**YOUR TASK**.
Copy each line exactly. Leave nothing out.

>>>>

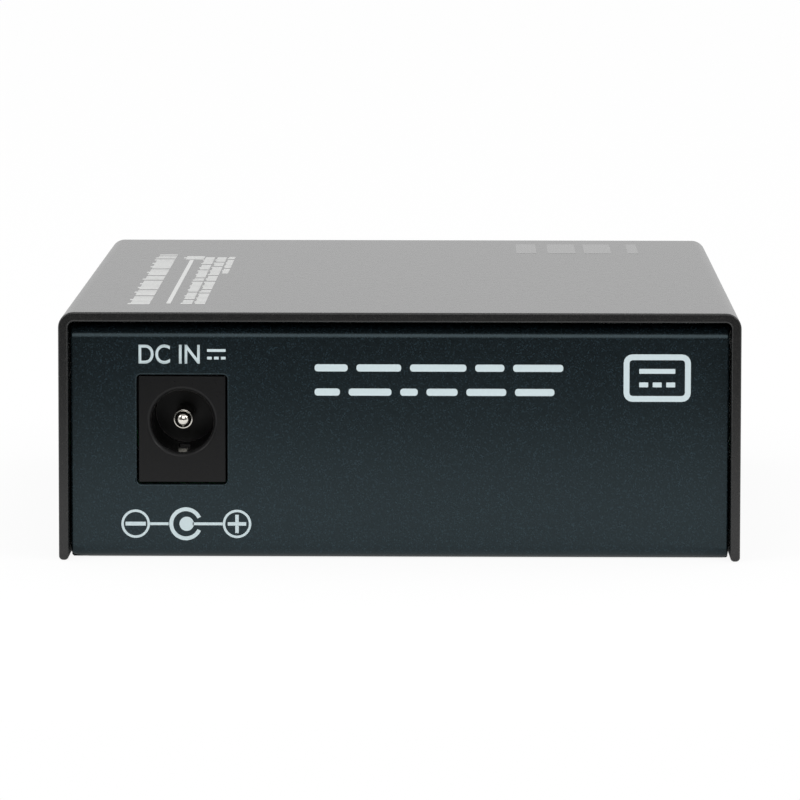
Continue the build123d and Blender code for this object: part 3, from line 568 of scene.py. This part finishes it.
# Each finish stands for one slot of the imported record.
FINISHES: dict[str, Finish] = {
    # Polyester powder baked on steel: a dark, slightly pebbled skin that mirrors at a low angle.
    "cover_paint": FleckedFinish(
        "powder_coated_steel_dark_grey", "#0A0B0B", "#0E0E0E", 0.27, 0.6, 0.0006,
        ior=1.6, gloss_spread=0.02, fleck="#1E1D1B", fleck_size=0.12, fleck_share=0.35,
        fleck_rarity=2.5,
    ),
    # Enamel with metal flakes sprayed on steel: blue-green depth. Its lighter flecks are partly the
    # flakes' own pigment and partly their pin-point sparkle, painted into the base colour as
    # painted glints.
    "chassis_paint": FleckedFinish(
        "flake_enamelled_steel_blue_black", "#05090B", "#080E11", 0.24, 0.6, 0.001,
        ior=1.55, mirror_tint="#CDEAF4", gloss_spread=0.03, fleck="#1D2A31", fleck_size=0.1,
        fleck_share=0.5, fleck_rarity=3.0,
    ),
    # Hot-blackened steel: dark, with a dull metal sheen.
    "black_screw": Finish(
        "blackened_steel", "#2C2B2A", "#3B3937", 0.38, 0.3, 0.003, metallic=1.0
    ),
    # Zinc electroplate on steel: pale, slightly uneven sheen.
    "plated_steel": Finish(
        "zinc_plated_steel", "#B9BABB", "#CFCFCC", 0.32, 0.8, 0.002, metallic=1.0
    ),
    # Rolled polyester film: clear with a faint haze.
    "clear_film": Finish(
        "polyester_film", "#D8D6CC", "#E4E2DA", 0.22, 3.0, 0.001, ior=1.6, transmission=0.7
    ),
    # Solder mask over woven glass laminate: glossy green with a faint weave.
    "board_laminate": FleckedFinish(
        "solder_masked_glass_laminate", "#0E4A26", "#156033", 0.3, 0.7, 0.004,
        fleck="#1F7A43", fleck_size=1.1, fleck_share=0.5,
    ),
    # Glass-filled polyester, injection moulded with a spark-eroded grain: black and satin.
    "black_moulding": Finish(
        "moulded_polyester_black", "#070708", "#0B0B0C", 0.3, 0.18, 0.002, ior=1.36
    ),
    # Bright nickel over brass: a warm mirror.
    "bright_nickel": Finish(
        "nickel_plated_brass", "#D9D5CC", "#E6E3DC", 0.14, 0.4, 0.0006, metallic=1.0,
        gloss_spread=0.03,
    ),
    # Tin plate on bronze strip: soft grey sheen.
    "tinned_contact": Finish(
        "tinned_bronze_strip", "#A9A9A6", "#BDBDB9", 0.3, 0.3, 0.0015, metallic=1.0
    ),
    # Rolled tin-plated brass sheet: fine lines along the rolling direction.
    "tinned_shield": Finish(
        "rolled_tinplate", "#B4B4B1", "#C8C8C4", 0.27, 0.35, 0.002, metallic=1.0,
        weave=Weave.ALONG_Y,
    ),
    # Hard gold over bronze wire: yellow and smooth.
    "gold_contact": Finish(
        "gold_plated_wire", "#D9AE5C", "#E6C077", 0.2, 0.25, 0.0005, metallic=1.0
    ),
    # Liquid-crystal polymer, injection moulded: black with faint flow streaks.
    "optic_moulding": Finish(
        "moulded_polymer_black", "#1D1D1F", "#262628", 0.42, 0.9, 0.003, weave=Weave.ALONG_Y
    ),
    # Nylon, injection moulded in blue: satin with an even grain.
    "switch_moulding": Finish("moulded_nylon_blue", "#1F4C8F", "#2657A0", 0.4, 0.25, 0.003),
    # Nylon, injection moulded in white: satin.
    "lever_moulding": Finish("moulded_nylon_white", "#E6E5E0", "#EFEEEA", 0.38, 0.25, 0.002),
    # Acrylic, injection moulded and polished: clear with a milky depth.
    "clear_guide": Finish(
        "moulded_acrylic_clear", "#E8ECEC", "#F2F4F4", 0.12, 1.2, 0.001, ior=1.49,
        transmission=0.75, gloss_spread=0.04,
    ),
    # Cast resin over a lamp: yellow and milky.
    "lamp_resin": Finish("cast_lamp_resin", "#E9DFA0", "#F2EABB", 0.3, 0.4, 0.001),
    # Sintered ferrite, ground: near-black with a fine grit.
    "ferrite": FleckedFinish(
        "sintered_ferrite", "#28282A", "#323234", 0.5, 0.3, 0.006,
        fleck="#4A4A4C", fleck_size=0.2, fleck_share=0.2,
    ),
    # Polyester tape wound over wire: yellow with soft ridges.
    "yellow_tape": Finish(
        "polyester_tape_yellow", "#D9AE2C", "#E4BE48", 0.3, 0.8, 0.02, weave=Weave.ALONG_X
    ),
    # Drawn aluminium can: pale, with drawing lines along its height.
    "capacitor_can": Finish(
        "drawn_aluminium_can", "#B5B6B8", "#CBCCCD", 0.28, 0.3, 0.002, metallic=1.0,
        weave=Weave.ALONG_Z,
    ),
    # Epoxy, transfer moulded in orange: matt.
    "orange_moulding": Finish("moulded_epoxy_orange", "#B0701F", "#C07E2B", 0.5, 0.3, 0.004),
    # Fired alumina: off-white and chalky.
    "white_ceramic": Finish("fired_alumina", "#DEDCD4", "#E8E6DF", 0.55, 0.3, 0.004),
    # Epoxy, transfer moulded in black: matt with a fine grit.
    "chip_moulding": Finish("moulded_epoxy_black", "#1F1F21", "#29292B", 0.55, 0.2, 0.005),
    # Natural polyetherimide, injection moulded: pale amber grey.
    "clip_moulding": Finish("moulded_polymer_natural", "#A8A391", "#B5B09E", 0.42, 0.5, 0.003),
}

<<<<

**FINAL RESULT**.
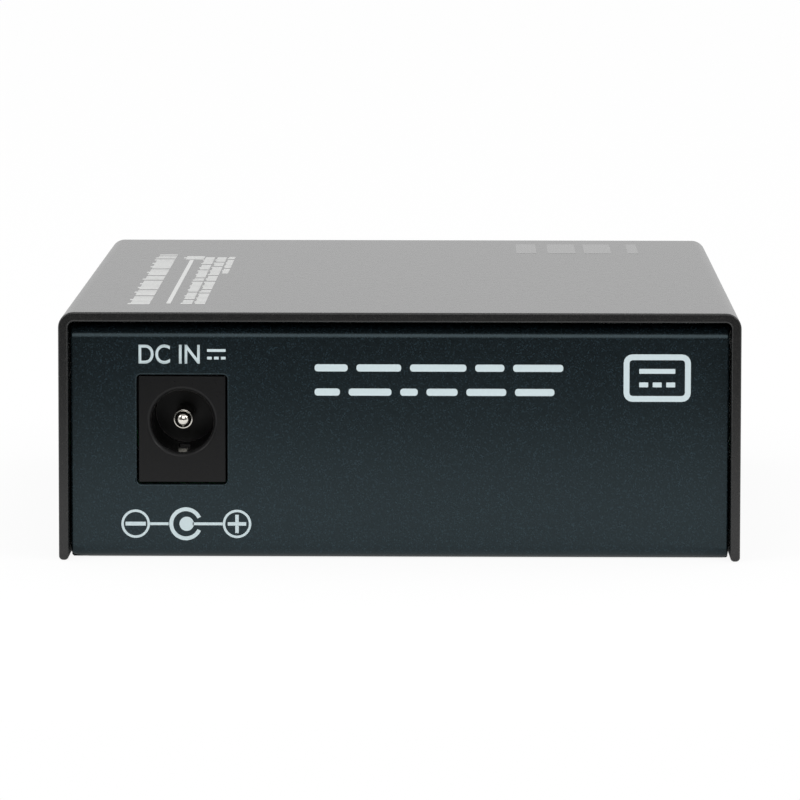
Continue the build123d and Blender code for this object: part 3, from line 568 of scene.py. This part finishes it.
# Each finish stands for one slot of the imported record.
FINISHES: dict[str, Finish] = {
    # Polyester powder baked on steel: a dark, slightly pebbled skin that mirrors at a low angle.
    "cover_paint": FleckedFinish(
        "powder_coated_steel_dark_grey", "#0A0B0B", "#0E0E0E", 0.27, 0.6, 0.0006,
        ior=1.6, gloss_spread=0.02, fleck="#1E1D1B", fleck_size=0.12, fleck_share=0.35,
        fleck_rarity=2.5,
    ),
    # Enamel with metal flakes sprayed on steel: blue-green depth. Its lighter flecks are partly the
    # flakes' own pigment and partly their pin-point sparkle, painted into the base colour as
    # painted glints.
    "chassis_paint": FleckedFinish(
        "flake_enamelled_steel_blue_black", "#05090B", "#080E11", 0.24, 0.6, 0.001,
        ior=1.55, mirror_tint="#CDEAF4", gloss_spread=0.03, fleck="#1D2A31", fleck_size=0.1,
        fleck_share=0.5, fleck_rarity=3.0,
    ),
    # Hot-blackened steel: dark, with a dull metal sheen.
    "black_screw": Finish(
        "blackened_steel", "#2C2B2A", "#3B3937", 0.38, 0.3, 0.003, metallic=1.0
    ),
    # Zinc electroplate on steel: pale, slightly uneven sheen.
    "plated_steel": Finish(
        "zinc_plated_steel", "#B9BABB", "#CFCFCC", 0.32, 0.8, 0.002, metallic=1.0
    ),
    # Rolled polyester film: clear with a faint haze.
    "clear_film": Finish(
        "polyester_film", "#D8D6CC", "#E4E2DA", 0.22, 3.0, 0.001, ior=1.6, transmission=0.7
    ),
    # Solder mask over woven glass laminate: glossy green with a faint weave.
    "board_laminate": FleckedFinish(
        "solder_masked_glass_laminate", "#0E4A26", "#156033", 0.3, 0.7, 0.004,
        fleck="#1F7A43", fleck_size=1.1, fleck_share=0.5,
    ),
    # Glass-filled polyester, injection moulded with a spark-eroded grain: black and satin.
    "black_moulding": Finish(
        "moulded_polyester_black", "#070708", "#0B0B0C", 0.3, 0.18, 0.002, ior=1.36
    ),
    # Bright nickel over brass: a warm mirror.
    "bright_nickel": Finish(
        "nickel_plated_brass", "#D9D5CC", "#E6E3DC", 0.14, 0.4, 0.0006, metallic=1.0,
        gloss_spread=0.03,
    ),
    # Tin plate on bronze strip: soft grey sheen.
    "tinned_contact": Finish(
        "tinned_bronze_strip", "#A9A9A6", "#BDBDB9", 0.3, 0.3, 0.0015, metallic=1.0
    ),
    # Rolled tin-plated brass sheet: fine lines along the rolling direction.
    "tinned_shield": Finish(
        "rolled_tinplate", "#B4B4B1", "#C8C8C4", 0.27, 0.35, 0.002, metallic=1.0,
        weave=Weave.ALONG_Y,
    ),
    # Hard gold over bronze wire: yellow and smooth.
    "gold_contact": Finish(
        "gold_plated_wire", "#D9AE5C", "#E6C077", 0.2, 0.25, 0.0005, metallic=1.0
    ),
    # Liquid-crystal polymer, injection moulded: black with faint flow streaks.
    "optic_moulding": Finish(
        "moulded_polymer_black", "#1D1D1F", "#262628", 0.42, 0.9, 0.003, weave=Weave.ALONG_Y
    ),
    # Nylon, injection moulded in blue: satin with an even grain.
    "switch_moulding": Finish("moulded_nylon_blue", "#1F4C8F", "#2657A0", 0.4, 0.25, 0.003),
    # Nylon, injection moulded in white: satin.
    "lever_moulding": Finish("moulded_nylon_white", "#E6E5E0", "#EFEEEA", 0.38, 0.25, 0.002),
    # Acrylic, injection moulded and polished: clear with a milky depth.
    "clear_guide": Finish(
        "moulded_acrylic_clear", "#E8ECEC", "#F2F4F4", 0.12, 1.2, 0.001, ior=1.49,
        transmission=0.75, gloss_spread=0.04,
    ),
    # Cast resin over a lamp: yellow and milky.
    "lamp_resin": Finish("cast_lamp_resin", "#E9DFA0", "#F2EABB", 0.3, 0.4, 0.001),
    # Sintered ferrite, ground: near-black with a fine grit.
    "ferrite": FleckedFinish(
        "sintered_ferrite", "#28282A", "#323234", 0.5, 0.3, 0.006,
        fleck="#4A4A4C", fleck_size=0.2, fleck_share=0.2,
    ),
    # Polyester tape wound over wire: yellow with soft ridges.
    "yellow_tape": Finish(
        "polyester_tape_yellow", "#D9AE2C", "#E4BE48", 0.3, 0.8, 0.02, weave=Weave.ALONG_X
    ),
    # Drawn aluminium can: pale, with drawing lines along its height.
    "capacitor_can": Finish(
        "drawn_aluminium_can", "#B5B6B8", "#CBCCCD", 0.28, 0.3, 0.002, metallic=1.0,
        weave=Weave.ALONG_Z,
    ),
    # Epoxy, transfer moulded in orange: matt.
    "orange_moulding": Finish("moulded_epoxy_orange", "#B0701F", "#C07E2B", 0.5, 0.3, 0.004),
    # Fired alumina: off-white and chalky.
    "white_ceramic": Finish("fired_alumina", "#DEDCD4", "#E8E6DF", 0.55, 0.3, 0.004),
    # Epoxy, transfer moulded in black: matt with a fine grit.
    "chip_moulding": Finish("moulded_epoxy_black", "#1F1F21", "#29292B", 0.55, 0.2, 0.005),
    # Natural polyetherimide, injection moulded: pale amber grey.
    "clip_moulding": Finish("moulded_polymer_natural", "#A8A391", "#B5B09E", 0.42, 0.5, 0.003),
}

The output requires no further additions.